I’d just tell them that you were quite surprised to be invoiced for a party you did not volunteer to host, and neither planned nor attended.
Post # 13
Brielle : Once plans you made were changed without your approval or participation you were likewise under no obligation whatsoever to pay.
Post # 14
I just wanted to share a story I had when I wasn’t able to attend the bachelorette party of one of my best friends because I was pregnant and so sick. It was a weekend away and I just couldn’t bare the thought of trying to suck it up for a weekend, but had my husband drive me out for brunch on the second day instead.
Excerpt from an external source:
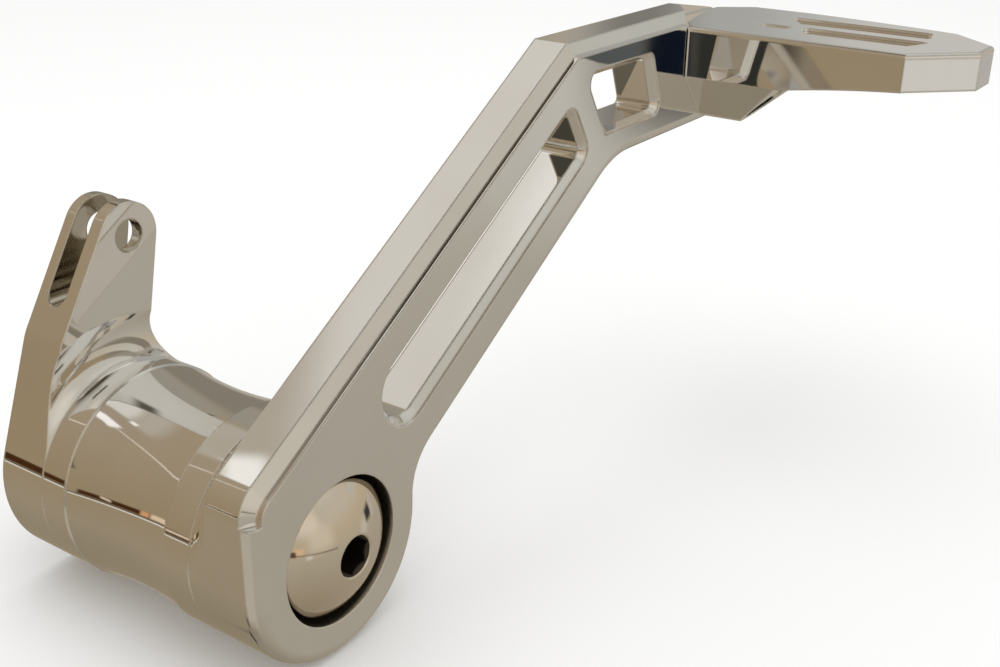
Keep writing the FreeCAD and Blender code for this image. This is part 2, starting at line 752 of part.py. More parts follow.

The Maid/Matron of Honor still expected me to help pay for the hotels/meals/taxis and I said I didn’t think that was fair since I wouldn’t be attending. I offered to pay for the bride’s portion but Maid/Matron of Honor declined it so I didn’t think anything more of it. But her “renvenge” was leaving my name off of a t-shirt she made for the bride to wear during the weekend that had all the other bridesmaids names on it. It was a little awkward when the bride showed me and was like no I swear I saw your name on it! The Maid/Matron of Honor smirked and I was like wow, that’s mature. But if that’s the only negative from not having to pay, then I’m good with that lol.
Post # 15
Like other people said, I would pay if it wasn’t a large amount just to avoid drama but I would definitely make it clear that in the future if more events are planned and my financial contribution is wanted then I should be consulted first.